──────── Data section

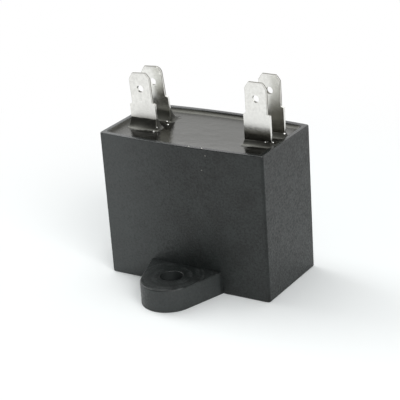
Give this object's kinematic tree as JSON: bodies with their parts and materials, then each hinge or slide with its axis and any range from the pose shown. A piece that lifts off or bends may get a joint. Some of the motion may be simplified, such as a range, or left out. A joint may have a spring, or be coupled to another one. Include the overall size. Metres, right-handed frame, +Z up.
{
  "type": "motor run capacitor",
  "caption": "Potted rectangular motor run capacitor with a mounting ear and a pair of quick-connect blades at each end.",
  "frame": {"origin": "middle of the case's base face, between its four walls", "axes": "+Z up out of the resin along the blades, +X along the long walls, the mounting ear points to -Y"},
  "size_m": [0.05, 0.0434, 0.0571],
  "materials": {
    "case_plastic": "fine spark-textured black moulding",
    "resin": "cast black potting resin, glossy",
    "tinned_strip": "stamped strip, matte tin plated",
    "film": "wound metallised film",
    "sprayed_metal": "rough flame-sprayed zinc and tin",
    "tinned_wire": "drawn wire, tinned",
    "sleeve_plastic": "extruded insulation",
    "solder": "solidified tin solder"
  },
  "bodies": {
    "root": {"case": "case_plastic", "potting_resin": "resin", "double_tab_left": "tinned_strip", "double_tab_right": "tinned_strip", "film_winding": "film", "end_spray_left": "sprayed_metal", "end_spray_right": "sprayed_metal", "lead_left": "tinned_wire", "lead_right": "tinned_wire", "lead_sleeve_left": "sleeve_plastic", "lead_sleeve_right": "sleeve_plastic", "winding_solder_left": "solder", "winding_solder_right": "solder", "tab_solder_left": "solder", "tab_solder_right": "solder"}
  },
  "joints": []
}
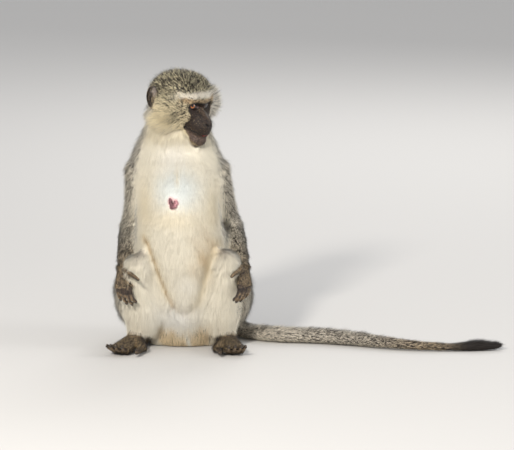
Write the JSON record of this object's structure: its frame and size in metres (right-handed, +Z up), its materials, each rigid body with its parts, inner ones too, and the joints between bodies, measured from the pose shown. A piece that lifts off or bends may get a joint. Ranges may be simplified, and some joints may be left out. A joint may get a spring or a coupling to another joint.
{
  "type": "vervet monkey",
  "caption": "Life-size seated vervet monkey with a dark face, white brow, pale chest, grizzled arms and a long tail lying out to one side on the ground.",
  "frame": {"origin": "on the ground, under the middle of the seat", "axes": "+Z up; the animal's chest faces -Y, so +X is the animal's own left, and its tail lies out along +X"},
  "size_m": [0.5896, 0.2147, 0.4182],
  "materials": {
    "coat_cream": "soft, slightly glossy long cream fur",
    "coat_grizzled": "matt grey fur speckled dark and pale",
    "coat_olive": "matt olive grey fur speckled dark and yellow",
    "coat_dark": "short dark brown to black fur",
    "skin_dark": "finely creased dark skin, satin",
    "eye": "wet, clear and glossy"
  },
  "bodies": {
    "root": {"eye_left": "eye", "eye_right": "eye", "thigh_left": "coat_grizzled", "thigh_right": "coat_grizzled", "trunk": "coat_cream", "neck": "coat_cream", "lower_jaw": "skin_dark", "head": "coat_olive", "ear_left": "skin_dark", "ear_right": "skin_dark", "upper_arm_left": "coat_grizzled", "upper_arm_right": "coat_grizzled", "shank_left": "coat_cream", "shank_right": "coat_cream", "foot_left": "coat_dark", "foot_right": "coat_dark", "forearm_left": "coat_grizzled", "forearm_right": "coat_grizzled", "hand_left": "coat_dark", "hand_right": "coat_dark", "tail_root": "coat_grizzled", "tail_middle": "coat_grizzled", "tail_end": "coat_grizzled", "tail_tuft": "coat_dark"}
  },
  "joints": []
}
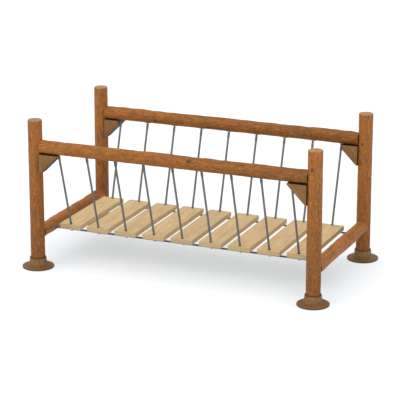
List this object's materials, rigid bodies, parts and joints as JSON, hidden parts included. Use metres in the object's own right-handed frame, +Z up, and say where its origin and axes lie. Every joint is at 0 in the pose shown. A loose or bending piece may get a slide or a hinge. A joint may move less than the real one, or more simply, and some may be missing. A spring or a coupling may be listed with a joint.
{
  "type": "playground balance bridge",
  "caption": "Playground balance bridge: posts in flanged feet, log handrails, cross beams, and a swaying plank deck hung on leaning wire ropes.",
  "frame": {"origin": "on the ground, in the middle of the four feet", "axes": "+X along the bridge, +Y across it from the front handrail to the back one, +Z up"},
  "size_m": [2.66, 1.49, 1.25],
  "materials": {
    "post_wood": "brown stained round wood, satin",
    "rail_wood": "brown stained log, satin",
    "beam_wood": "brown stained log, satin",
    "bracket_wood": "sawn wood, greyer brown, matt",
    "plank_wood": "pale sawn pine, satin",
    "foot_paint": "brown paint, satin",
    "hanger_steel": "dull grey wire rope",
    "cable_steel": "dark grey wire rope"
  },
  "bodies": {
    "frame": {"foot_front_left": "foot_paint", "foot_front_right": "foot_paint", "foot_back_left": "foot_paint", "foot_back_right": "foot_paint", "post_front_left": "post_wood", "post_front_right": "post_wood", "post_back_left": "post_wood", "post_back_right": "post_wood", "handrail_front": "rail_wood", "handrail_back": "rail_wood", "beam_left": "beam_wood", "beam_right": "beam_wood", "bracket_front_left": "bracket_wood", "bracket_front_right": "bracket_wood", "bracket_back_left": "bracket_wood", "bracket_back_right": "bracket_wood", "cable_front": "cable_steel", "cable_back": "cable_steel"},
    "plank_1": {"plank_1": "plank_wood"},
    "plank_2": {"plank_2": "plank_wood"},
    "plank_3": {"plank_3": "plank_wood"},
    "plank_4": {"plank_4": "plank_wood"},
    "plank_5": {"plank_5": "plank_wood"},
    "plank_6": {"plank_6": "plank_wood"},
    "plank_7": {"plank_7": "plank_wood"},
    "plank_8": {"plank_8": "plank_wood"},
    "plank_9": {"plank_9": "plank_wood"},
    "hanger_front_1": {"hanger_front_1": "hanger_steel"},
    "hanger_front_2": {"hanger_front_2": "hanger_steel"},
    "hanger_front_3": {"hanger_front_3": "hanger_steel"},
    "hanger_front_4": {"hanger_front_4": "hanger_steel"},
    "hanger_front_5": {"hanger_front_5": "hanger_steel"},
    "hanger_front_6": {"hanger_front_6": "hanger_steel"},
    "hanger_front_7": {"hanger_front_7": "hanger_steel"},
    "hanger_front_8": {"hanger_front_8": "hanger_steel"},
    "hanger_front_9": {"hanger_front_9": "hanger_steel"},
    "hanger_back_1": {"hanger_back_1": "hanger_steel"},
    "hanger_back_2": {"hanger_back_2": "hanger_steel"},
    "hanger_back_3": {"hanger_back_3": "hanger_steel"},
    "hanger_back_4": {"hanger_back_4": "hanger_steel"},
    "hanger_back_5": {"hanger_back_5": "hanger_steel"},
    "hanger_back_6": {"hanger_back_6": "hanger_steel"},
    "hanger_back_7": {"hanger_back_7": "hanger_steel"},
    "hanger_back_8": {"hanger_back_8": "hanger_steel"},
    "hanger_back_9": {"hanger_back_9": "hanger_steel"}
  },
  "joints": [
    {"name": "plank_1_sway", "type": "hinge", "parent": "frame", "child": "plank_1", "pos_m": [-1, 0, -0.97089], "axis": [1, 0, 0], "range_deg": [-0.54, 0.54], "stiffness_Nm_per_rad": 1600, "deforming": ["cable_front", "cable_back"]},
    {"name": "plank_2_sway", "type": "hinge", "parent": "plank_1", "child": "plank_2", "pos_m": [-0.75, 0, -0.97089], "axis": [1, 0, 0], "range_deg": [-0.4294, 0.4294], "stiffness_Nm_per_rad": 1600},
    {"name": "plank_3_sway", "type": "hinge", "parent": "plank_2", "child": "plank_3", "pos_m": [-0.5, 0, -0.97089], "axis": [1, 0, 0], "range_deg": [-0.307, 0.307], "stiffness_Nm_per_rad": 1600},
    {"name": "plank_4_sway", "type": "hinge", "parent": "plank_3", "child": "plank_4", "pos_m": [-0.25, 0, -0.97089], "axis": [1, 0, 0], "range_deg": [-0.1846, 0.1846], "stiffness_Nm_per_rad": 1600},
    {"name": "plank_5_sway", "type": "hinge", "parent": "plank_4", "child": "plank_5", "pos_m": [0, 0, -0.97089], "axis": [1, 0, 0], "range_deg": [-0.0622, 0.0622], "stiffness_Nm_per_rad": 1600},
    {"name": "plank_9_sway", "type": "hinge", "parent": "frame", "child": "plank_9", "pos_m": [1, 0, -0.97089], "axis": [1, 0, 0], "range_deg": [-0.55, 0.55], "stiffness_Nm_per_rad": 1600},
    {"name": "plank_8_sway", "type": "hinge", "parent": "plank_9", "child": "plank_8", "pos_m": [0.75, 0, -0.97089], "axis": [1, 0, 0], "range_deg": [-0.4294, 0.4294], "stiffness_Nm_per_rad": 1600},
    {"name": "plank_7_sway", "type": "hinge", "parent": "plank_8", "child": "plank_7", "pos_m": [0.5, 0, -0.97089], "axis": [1, 0, 0], "range_deg": [-0.307, 0.307], "stiffness_Nm_per_rad": 1600},
    {"name": "plank_6_sway", "type": "hinge", "parent": "plank_7", "child": "plank_6", "pos_m": [0.25, 0, -0.97089], "axis": [1, 0, 0], "range_deg": [-0.1846, 0.1846], "stiffness_Nm_per_rad": 1600},
    {"name": "hanger_front_1_pin", "type": "hinge", "parent": "frame", "child": "hanger_front_1", "pos_m": [-1, -0.59502, 0.965], "axis": [1, 0, 0], "range_deg": [-1.01, 1.01]},
    {"name": "hanger_front_2_pin", "type": "hinge", "parent": "frame", "child": "hanger_front_2", "pos_m": [-0.75, -0.59502, 0.965], "axis": [1, 0, 0], "range_deg": [-1.8, 1.8]},
    {"name": "hanger_front_3_pin", "type": "hinge", "parent": "frame", "child": "hanger_front_3", "pos_m": [-0.5, -0.59502, 0.965], "axis": [1, 0, 0], "range_deg": [-2.36, 2.36]},
    {"name": "hanger_front_4_pin", "type": "hinge", "parent": "frame", "child": "hanger_front_4", "pos_m": [-0.25, -0.59502, 0.965], "axis": [1, 0, 0], "range_deg": [-2.69, 2.69]},
    {"name": "hanger_front_5_pin", "type": "hinge", "parent": "frame", "child": "hanger_front_5", "pos_m": [0, -0.59502, 0.965], "axis": [1, 0, 0], "range_deg": [-2.81, 2.81]},
    {"name": "hanger_front_6_pin", "type": "hinge", "parent": "frame", "child": "hanger_front_6", "pos_m": [0.25, -0.59502, 0.965], "axis": [1, 0, 0], "range_deg": [-2.69, 2.69]},
    {"name": "hanger_front_7_pin", "type": "hinge", "parent": "frame", "child": "hanger_front_7", "pos_m": [0.5, -0.59502, 0.965], "axis": [1, 0, 0], "range_deg": [-2.36, 2.36]},
    {"name": "hanger_front_8_pin", "type": "hinge", "parent": "frame", "child": "hanger_front_8", "pos_m": [0.75, -0.59502, 0.965], "axis": [1, 0, 0], "range_deg": [-1.8, 1.8]},
    {"name": "hanger_front_9_pin", "type": "hinge", "parent": "frame", "child": "hanger_front_9", "pos_m": [1, -0.59502, 0.965], "axis": [1, 0, 0], "range_deg": [-1.01, 1.01]},
    {"name": "hanger_back_1_pin", "type": "hinge", "parent": "frame", "child": "hanger_back_1", "pos_m": [-1, 0.59502, 0.965], "axis": [1, 0, 0], "range_deg": [-1.01, 1.01]},
    {"name": "hanger_back_2_pin", "type": "hinge", "parent": "frame", "child": "hanger_back_2", "pos_m": [-0.75, 0.59502, 0.965], "axis": [1, 0, 0], "range_deg": [-1.8, 1.8]},
    {"name": "hanger_back_3_pin", "type": "hinge", "parent": "frame", "child": "hanger_back_3", "pos_m": [-0.5, 0.59502, 0.965], "axis": [1, 0, 0], "range_deg": [-2.36, 2.36]},
    {"name": "hanger_back_4_pin", "type": "hinge", "parent": "frame", "child": "hanger_back_4", "pos_m": [-0.25, 0.59502, 0.965], "axis": [1, 0, 0], "range_deg": [-2.69, 2.69]},
    {"name": "hanger_back_5_pin", "type": "hinge", "parent": "frame", "child": "hanger_back_5", "pos_m": [0, 0.59502, 0.965], "axis": [1, 0, 0], "range_deg": [-2.81, 2.81]},
    {"name": "hanger_back_6_pin", "type": "hinge", "parent": "frame", "child": "hanger_back_6", "pos_m": [0.25, 0.59502, 0.965], "axis": [1, 0, 0], "range_deg": [-2.69, 2.69]},
    {"name": "hanger_back_7_pin", "type": "hinge", "parent": "frame", "child": "hanger_back_7", "pos_m": [0.5, 0.59502, 0.965], "axis": [1, 0, 0], "range_deg": [-2.36, 2.36]},
    {"name": "hanger_back_8_pin", "type": "hinge", "parent": "frame", "child": "hanger_back_8", "pos_m": [0.75, 0.59502, 0.965], "axis": [1, 0, 0], "range_deg": [-1.8, 1.8]},
    {"name": "hanger_back_9_pin", "type": "hinge", "parent": "frame", "child": "hanger_back_9", "pos_m": [1, 0.59502, 0.965], "axis": [1, 0, 0], "range_deg": [-1.01, 1.01]}
  ],
  "couplings": [
    {"joint": "plank_2_sway", "follows": "plank_1_sway", "ratio": 0.77778},
    {"joint": "plank_3_sway", "follows": "plank_1_sway", "ratio": 0.55556},
    {"joint": "plank_4_sway", "follows": "plank_1_sway", "ratio": 0.33333},
    {"joint": "plank_5_sway", "follows": "plank_1_sway", "ratio": 0.11111},
    {"joint": "plank_9_sway", "follows": "plank_1_sway", "ratio": 1},
    {"joint": "plank_8_sway", "follows": "plank_1_sway", "ratio": 0.77778},
    {"joint": "plank_7_sway", "follows": "plank_1_sway", "ratio": 0.55556},
    {"joint": "plank_6_sway", "follows": "plank_1_sway", "ratio": 0.33333},
    {"joint": "hanger_front_1_pin", "follows": "plank_1_sway", "ratio": -1.8331},
    {"joint": "hanger_front_2_pin", "follows": "plank_1_sway", "ratio": -3.2589},
    {"joint": "hanger_front_3_pin", "follows": "plank_1_sway", "ratio": -4.2773},
    {"joint": "hanger_front_4_pin", "follows": "plank_1_sway", "ratio": -4.8884},
    {"joint": "hanger_front_5_pin", "follows": "plank_1_sway", "ratio": -5.0921},
    {"joint": "hanger_front_6_pin", "follows": "plank_1_sway", "ratio": -4.8884},
    {"joint": "hanger_front_7_pin", "follows": "plank_1_sway", "ratio": -4.2773},
    {"joint": "hanger_front_8_pin", "follows": "plank_1_sway", "ratio": -3.2589},
    {"joint": "hanger_front_9_pin", "follows": "plank_1_sway", "ratio": -1.8331},
    {"joint": "hanger_back_1_pin", "follows": "plank_1_sway", "ratio": -1.8331},
    {"joint": "hanger_back_2_pin", "follows": "plank_1_sway", "ratio": -3.2589},
    {"joint": "hanger_back_3_pin", "follows": "plank_1_sway", "ratio": -4.2773},
    {"joint": "hanger_back_4_pin", "follows": "plank_1_sway", "ratio": -4.8884},
    {"joint": "hanger_back_5_pin", "follows": "plank_1_sway", "ratio": -5.0921},
    {"joint": "hanger_back_6_pin", "follows": "plank_1_sway", "ratio": -4.8884},
    {"joint": "hanger_back_7_pin", "follows": "plank_1_sway", "ratio": -4.2773},
    {"joint": "hanger_back_8_pin", "follows": "plank_1_sway", "ratio": -3.2589},
    {"joint": "hanger_back_9_pin", "follows": "plank_1_sway", "ratio": -1.8331}
  ]
}
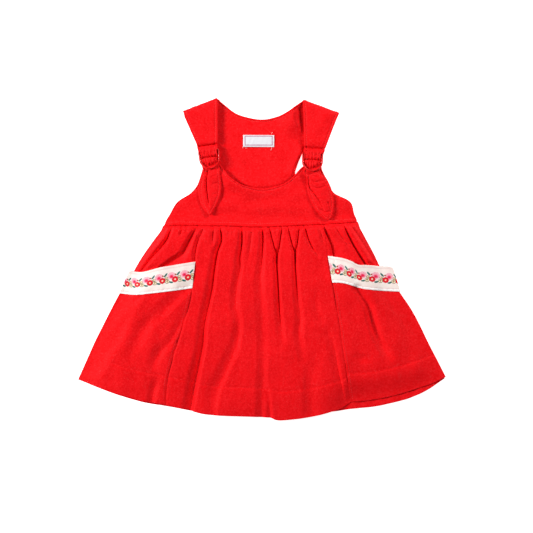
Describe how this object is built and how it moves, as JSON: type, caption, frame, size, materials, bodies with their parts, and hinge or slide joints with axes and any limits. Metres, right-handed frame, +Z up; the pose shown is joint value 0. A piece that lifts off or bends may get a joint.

────────────────

# Exercise description
Which lines hold the word "each"? Copy all of them.

# Output for this task
Give this object's kinematic tree as JSON: bodies with their parts and materials, then each hinge or slide with its axis and any range from the pose shown. A piece that lifts off or bends may get a joint. Some of the motion may be simplified, such as a range, or left out. A joint may have a spring, or be coupled to another one. Include the overall size. Metres, right-handed frame, +Z up.
  "caption": "Potted rectangular motor run capacitor with a mounting ear and a pair of quick-connect blades at each end.",
Write the JSON record of this object's structure: its frame and size in metres (right-handed, +Z up), its materials, each rigid body with its parts, inner ones too, and the joints between bodies, measured from the pose shown. A piece that lifts off or bends may get a joint. Ranges may be simplified, and some joints may be left out. A joint may get a spring or a coupling to another joint.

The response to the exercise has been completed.